** Work to be completed **
Search the records that follow and extract every line containing the string "between".

** The records **
^^^^

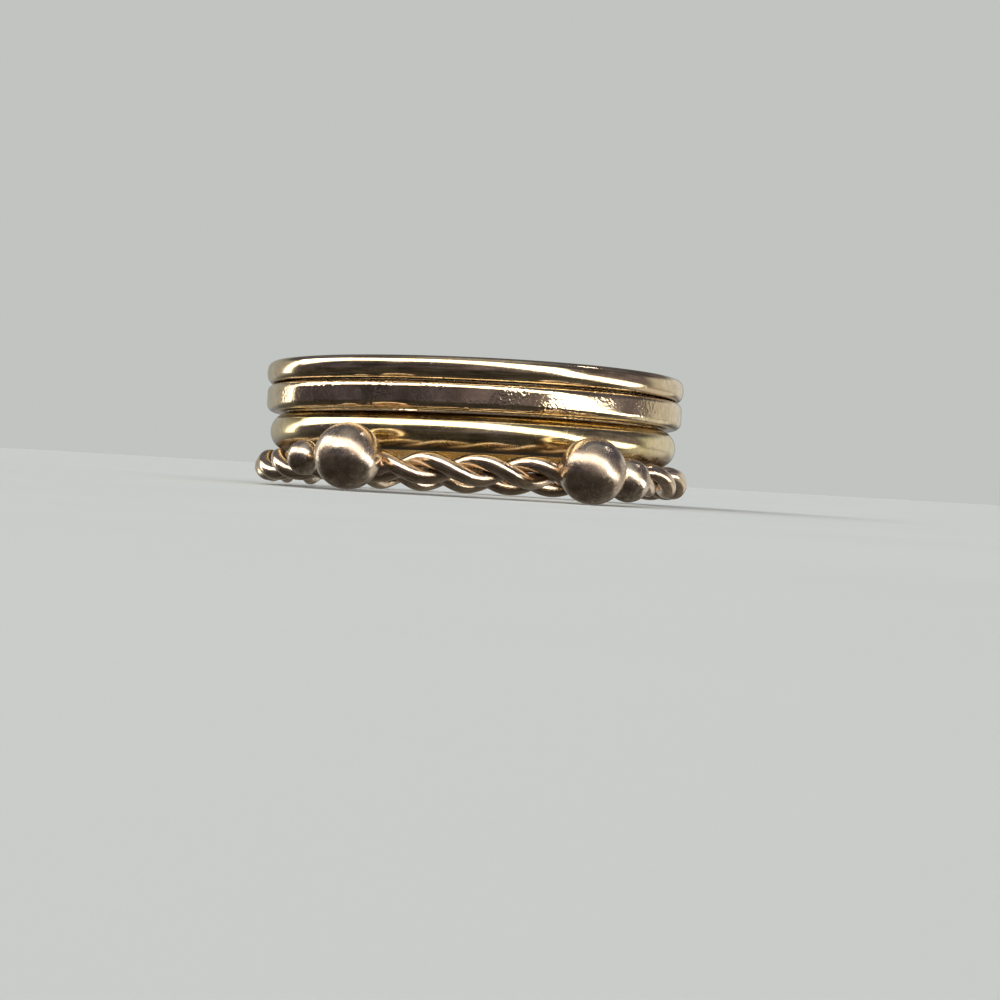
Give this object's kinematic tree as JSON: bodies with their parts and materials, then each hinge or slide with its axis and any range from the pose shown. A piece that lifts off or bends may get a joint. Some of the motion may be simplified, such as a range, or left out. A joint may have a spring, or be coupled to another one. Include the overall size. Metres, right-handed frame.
{
  "type": "stackable ring",
  "caption": "Finger ring of nested gold bands: a round-edged, a flat-faced and a half-round band over a twisted-wire band that carries soldered balls.",
  "frame": {"origin": "middle of the finger hole, at mid-width of the half-round band", "axes": "+Z along the finger axis, from the twisted band towards the upper band; -Y to the front, between the two large balls"},
  "size_m": [0.0212, 0.0226, 0.0064],
  "materials": {
    "polished_gold": "polished yellow gold, lightly worn",
    "twist_gold": "worn gold, a little redder than the plain bands"
  },
  "bodies": {
    "root": {"upper_band": "polished_gold", "middle_band": "polished_gold", "wide_band": "polished_gold", "twisted_band": "twist_gold"}
  },
  "joints": []
}
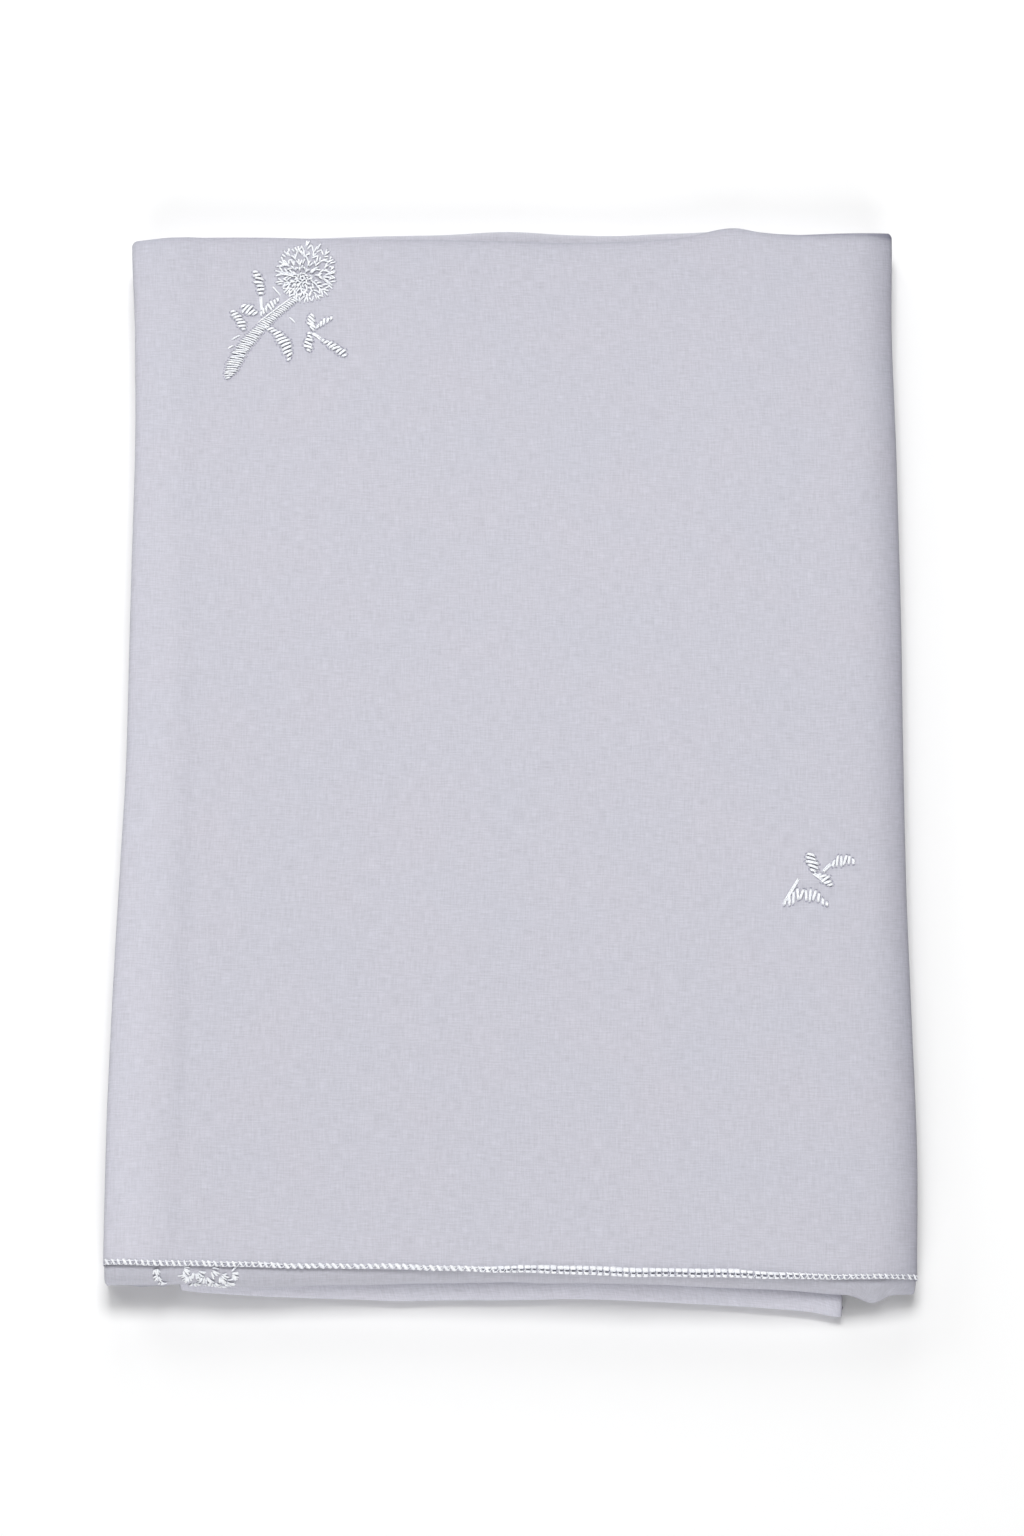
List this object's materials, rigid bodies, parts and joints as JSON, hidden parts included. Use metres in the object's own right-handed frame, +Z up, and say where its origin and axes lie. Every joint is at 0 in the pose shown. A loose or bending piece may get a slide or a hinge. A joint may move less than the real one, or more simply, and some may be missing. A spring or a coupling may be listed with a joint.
{
  "type": "folded prayer chador",
  "caption": "Lightweight cotton prayer chador folded into a flat rectangular pack, with an overlocked hem across one end and embroidered flower sprigs on its top leaf.",
  "frame": {"origin": "centre of the folded pack's bounding box, at the flat underside it rests on", "axes": "+Z up, through the pack's layers; +Y along the pack's length, away from the hemmed end; +X to the right as seen from the hemmed end"},
  "size_m": [0.2808, 0.4084, 0.0212],
  "materials": {
    "cotton": "matt plain-woven cotton, pale lavender grey",
    "hem_thread": "shiny white overlock thread",
    "embroidery": "satin-stitched white silky thread"
  },
  "bodies": {
    "root": {"top_leaf": "cotton", "hem": "hem_thread", "upper_fold": "cotton", "lower_fold": "cotton", "folded_layers": "cotton", "sprig_leaf_upright": "embroidery", "sprig_leaf_left": "embroidery", "sprig_leaf_low": "embroidery", "sprig_leaf_stem": "embroidery", "sprig_leaf_right": "embroidery", "twig_leaf_upright": "embroidery", "twig_leaf_down": "embroidery", "twig_leaf_up": "embroidery", "twig_leaf_right": "embroidery", "branch_leaf_upright": "embroidery", "branch_leaf_right": "embroidery", "branch_leaf_small": "embroidery", "branch_leaf_wing": "embroidery", "flower_head": "embroidery", "flower_stem": "embroidery", "fold_flower": "embroidery", "fold_flower_leaf": "embroidery"}
  },
  "joints": []
}
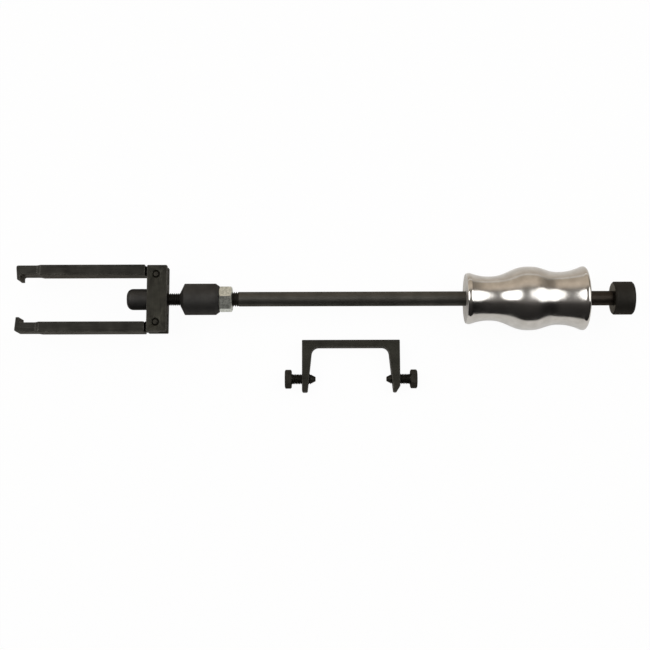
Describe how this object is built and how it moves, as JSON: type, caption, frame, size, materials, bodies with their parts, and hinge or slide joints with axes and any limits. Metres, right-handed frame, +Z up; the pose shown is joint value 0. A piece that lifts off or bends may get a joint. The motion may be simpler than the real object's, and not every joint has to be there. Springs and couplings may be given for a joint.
{
  "type": "injector puller",
  "caption": "Two-legged puller with a slide hammer for drawing seized fuel injectors, with the separate clamp frame that presses its legs together.",
  "frame": {"origin": "centre of the bounding box on the surface that the tool and its clamp frame lie on", "axes": "+X along the tool from the hooks to the end stop, +Y across the legs from the lower leg to the upper leg, with the clamp frame on the minus Y side, +Z up; the tool's axis runs along X at y = 27.5 mm and z = 30.5 mm"},
  "size_m": [0.587, 0.1194, 0.061],
  "materials": {
    "black_oxide_steel": "black oxide, oiled",
    "bright_steel": "ground",
    "zinc_plated_steel": "zinc plated",
    "polished_steel": "turned and polished"
  },
  "bodies": {
    "yoke": {"yoke": "black_oxide_steel", "upper_leg_pin": "black_oxide_steel", "lower_leg_pin": "black_oxide_steel"},
    "upper_leg": {"upper_leg": "black_oxide_steel"},
    "lower_leg": {"lower_leg": "black_oxide_steel"},
    "thrust_cap": {"thrust_cap": "black_oxide_steel", "cap_ring": "bright_steel", "thrust_ball": "bright_steel"},
    "spindle": {"spindle": "black_oxide_steel", "coupling": "black_oxide_steel", "lock_nut": "zinc_plated_steel", "slide_rod": "black_oxide_steel", "end_stop": "black_oxide_steel"},
    "hammer_weight": {"hammer_weight": "polished_steel"},
    "clamp_frame": {"clamp_frame": "black_oxide_steel"},
    "left_clamp_screw": {"left_clamp_screw": "black_oxide_steel"},
    "right_clamp_screw": {"right_clamp_screw": "black_oxide_steel"}
  },
  "joints": [
    {"name": "upper_leg_swing", "type": "hinge", "parent": "yoke", "child": "upper_leg", "pos_m": [-0.1603, 0.0505, 0.0305], "axis": [0, 0, -1], "range_deg": [-7, 15]},
    {"name": "lower_leg_swing", "type": "hinge", "parent": "yoke", "child": "lower_leg", "pos_m": [-0.1603, 0.0045, 0.0305], "axis": [0, 0, 1], "range_deg": [-7, 15]},
    {"name": "spindle_feed", "type": "slide", "parent": "yoke", "child": "thrust_cap", "axis": [-1, 0, 0], "range_m": [0, 0.0105]},
    {"name": "spindle_turn", "type": "hinge", "parent": "thrust_cap", "child": "spindle", "pos_m": [-0.1603, 0.0275, 0.0305], "axis": [-1, 0, 0], "range_deg": [0, 2160]},
    {"name": "hammer_slide", "type": "slide", "parent": "spindle", "child": "hammer_weight", "axis": [1, 0, 0], "range_m": [-0.222, 0.025]},
    {"name": "frame_lift", "type": "slide", "parent": "yoke", "child": "clamp_frame", "axis": [0, 0, 1], "range_m": [0, 0.06]},
    {"name": "left_screw_feed", "type": "slide", "parent": "clamp_frame", "child": "left_clamp_screw", "axis": [1, 0, 0], "range_m": [-0.0055, 0.0095]},
    {"name": "right_screw_feed", "type": "slide", "parent": "clamp_frame", "child": "right_clamp_screw", "axis": [-1, 0, 0], "range_m": [-0.0055, 0.0095]}
  ],
  "couplings": [
    {"joint": "spindle_feed", "follows": "spindle_turn", "m_per_rad": 0.00027852}
  ]
}
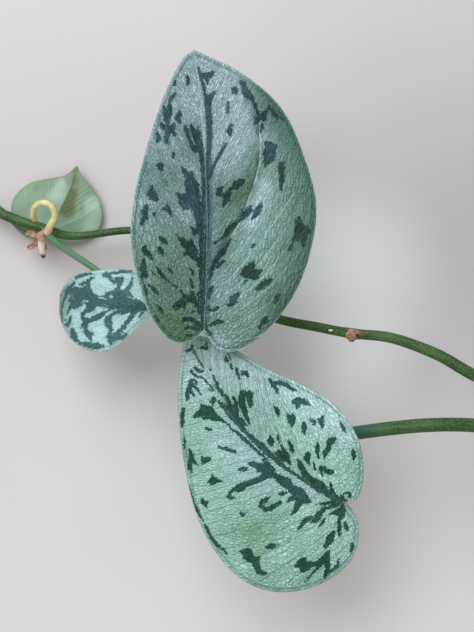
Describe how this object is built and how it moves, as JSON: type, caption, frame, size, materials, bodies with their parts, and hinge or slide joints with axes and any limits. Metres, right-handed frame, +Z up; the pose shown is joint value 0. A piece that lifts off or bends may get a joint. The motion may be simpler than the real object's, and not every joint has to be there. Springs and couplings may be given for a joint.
{
  "type": "potted silver lady scindapsus",
  "caption": "Trailing aroid house plant in a plain clay pot: silver heart-shaped leaves on stalks, and stems that hang over the rim and run along the surface.",
  "frame": {"origin": "middle of the pot's flat underside, on the surface that the pot stands on", "axes": "+Z up out of the pot; -X towards the two stems that trail away from the pot; the part is longest along X"},
  "size_m": [0.6317, 0.323, 0.1918],
  "materials": {
    "pot_clay": "bare fired clay, matt, with a faint pale bloom",
    "potting_soil": "rough peat and bark mix",
    "stem_green": "finely speckled green, satin",
    "leaf_silver": "silver grey-green with dark green blotches, grainy satin",
    "leaf_back": "pale matt green leaf underside",
    "root_cream": "young cream-yellow root, smooth",
    "sheath_dry": "dry papery brown"
  },
  "bodies": {
    "root": {"pot": "pot_clay", "soil": "potting_soil", "stem_long": "stem_green", "stem_short": "stem_green", "stem_front": "stem_green", "shoot_1": "stem_green", "shoot_2": "stem_green", "shoot_3": "stem_green", "shoot_4": "stem_green", "shoot_5": "stem_green", "leaf_long_1": "leaf_silver", "leaf_large": "leaf_silver", "leaf_small": "leaf_silver", "leaf_turned": "leaf_back", "leaf_long_2": "leaf_silver", "leaf_long_3": "leaf_silver", "leaf_long_4": "leaf_silver", "leaf_short_1": "leaf_silver", "leaf_lower": "leaf_silver", "leaf_front_1": "leaf_silver", "leaf_front_2": "leaf_silver", "leaf_front_3": "leaf_silver", "leaf_front_4": "leaf_silver", "leaf_front_5": "leaf_silver", "leaf_front_6": "leaf_silver", "leaf_crown_1": "leaf_silver", "leaf_crown_2": "leaf_silver", "leaf_crown_3": "leaf_silver", "leaf_crown_4": "leaf_silver", "leaf_crown_5": "leaf_silver", "leaf_crown_6": "leaf_silver", "leaf_crown_7": "leaf_silver", "leaf_crown_8": "leaf_silver", "leaf_crown_9": "leaf_silver", "leaf_crown_10": "leaf_silver", "leaf_crown_11": "leaf_silver", "leaf_crown_12": "leaf_silver", "leaf_crown_13": "leaf_silver", "leaf_crown_14": "leaf_silver", "leaf_crown_15": "leaf_silver", "leaf_crown_16": "leaf_silver", "leaf_crown_17": "leaf_silver", "leaf_crown_18": "leaf_silver", "leaf_crown_19": "leaf_silver", "leaf_crown_20": "leaf_silver", "leaf_crown_21": "leaf_silver", "curled_root": "root_cream", "sheath_far": "sheath_dry", "sheath_near": "sheath_dry"}
  },
  "joints": []
}
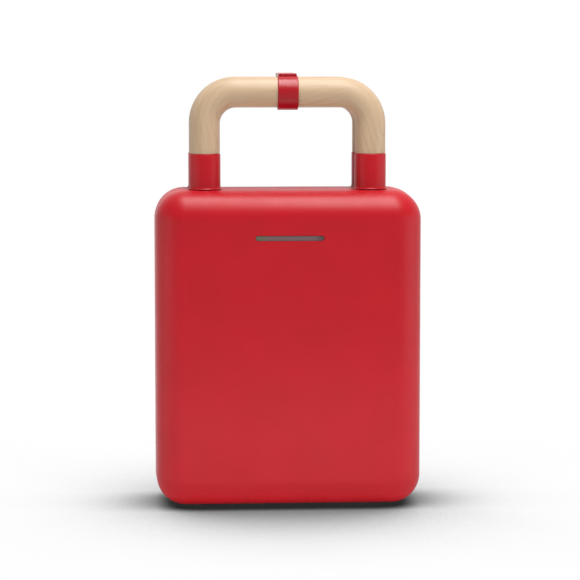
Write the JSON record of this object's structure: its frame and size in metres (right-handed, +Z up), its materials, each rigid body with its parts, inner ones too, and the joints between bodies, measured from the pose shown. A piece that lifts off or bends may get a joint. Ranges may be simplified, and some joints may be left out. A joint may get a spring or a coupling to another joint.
{
  "type": "sandwich and waffle maker",
  "caption": "Clamshell contact cooker stored on its hinge end, with two wooden U handles, a latch clip, an indicator window and waffle plates.",
  "frame": {"origin": "centre of the overall box at its underside, where the end feet stand", "axes": "+Z up from the hinge end to the handles, -Y towards the lid's outer face, +Y towards the base's feet, +X across"},
  "size_m": [0.222, 0.103, 0.3617],
  "materials": {
    "red_shell": "satin",
    "latch_red": "satin",
    "black_plastic": "matte",
    "slide_plastic": "satin",
    "nonstick": "satin",
    "element_steel": "satin",
    "bright_steel": "satin",
    "reflector_sheet": "bright",
    "wood": "satin",
    "rubber": "matte",
    "cream_plastic": "matte",
    "wire_sleeve": "matte",
    "lead_sleeve": "matte",
    "smoked_window": "polished",
    "board": "satin",
    "green_lens": "polished",
    "red_lens": "polished"
  },
  "bodies": {
    "base": {"base_housing": "red_shell", "base_bezel": "black_plastic", "base_waffle_plate": "nonstick", "base_element": "element_steel", "base_element_clips": "bright_steel", "base_reflector": "reflector_sheet", "base_reflector_screws": "bright_steel", "base_release_spring": "bright_steel", "base_housing_screws": "bright_steel", "base_handle": "wood", "base_socket_left": "red_shell", "base_socket_right": "red_shell", "base_handle_screws": "bright_steel", "base_end_feet": "rubber", "base_terminal_block": "cream_plastic", "base_wires": "wire_sleeve", "base_hinge_lead": "lead_sleeve", "base_thermostat": "bright_steel", "thermal_fuse": "wire_sleeve", "rear_feet": "rubber", "cord_gland": "rubber", "hinge_pins": "bright_steel"},
    "lid": {"lid_housing": "red_shell", "lid_bezel": "black_plastic", "lid_waffle_plate": "nonstick", "lid_element": "element_steel", "lid_element_clips": "bright_steel", "lid_reflector": "reflector_sheet", "lid_reflector_screws": "bright_steel", "lid_release_spring": "bright_steel", "lid_housing_screws": "bright_steel", "lid_handle": "wood", "lid_socket_left": "red_shell", "lid_socket_right": "red_shell", "lid_handle_screws": "bright_steel", "lid_end_feet": "rubber", "lid_terminal_block": "cream_plastic", "lid_wires": "wire_sleeve", "lid_hinge_lead": "lead_sleeve", "lid_thermal_limiter": "bright_steel", "indicator_window": "smoked_window", "indicator_board": "board", "indicator_screws": "bright_steel", "indicator_leads": "wire_sleeve", "green_lamp": "green_lens", "red_lamp": "red_lens"},
    "latch": {"latch_clip": "latch_red"},
    "base_release": {"base_release_slide": "slide_plastic"},
    "lid_release": {"lid_release_slide": "slide_plastic"}
  },
  "joints": [
    {"name": "lid_hinge", "type": "hinge", "parent": "base", "child": "lid", "pos_m": [0, -0.0015, 0.01], "axis": [1, 0, 0], "range_deg": [0, 105]},
    {"name": "latch_pivot", "type": "hinge", "parent": "lid", "child": "latch", "pos_m": [0, -0.016, 0.346], "axis": [1, 0, 0], "range_deg": [0, 100]},
    {"name": "base_release_slide", "type": "slide", "parent": "base", "child": "base_release", "axis": [0, 0, 1], "range_m": [0, 0.004], "stiffness_N_per_m": 300, "springref_m": -0.004, "deforming": ["base_release_spring"]},
    {"name": "lid_release_slide", "type": "slide", "parent": "lid", "child": "lid_release", "axis": [0, 0, 1], "range_m": [0, 0.004], "stiffness_N_per_m": 300, "springref_m": -0.004, "deforming": ["lid_release_spring"]}
  ]
}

^^^^

** Task answer **
  "frame": {"origin": "middle of the finger hole, at mid-width of the half-round band", "axes": "+Z along the finger axis, from the twisted band towards the upper band; -Y to the front, between the two large balls"},
Write the JSON record of this object's structure: its frame and size in metres (right-handed, +Z up), its materials, each rigid body with its parts, inner ones too, and the joints between bodies, measured from the pose shown. A piece that lifts off or bends may get a joint. Ranges may be simplified, and some joints may be left out. A joint may get a spring or a coupling to another joint.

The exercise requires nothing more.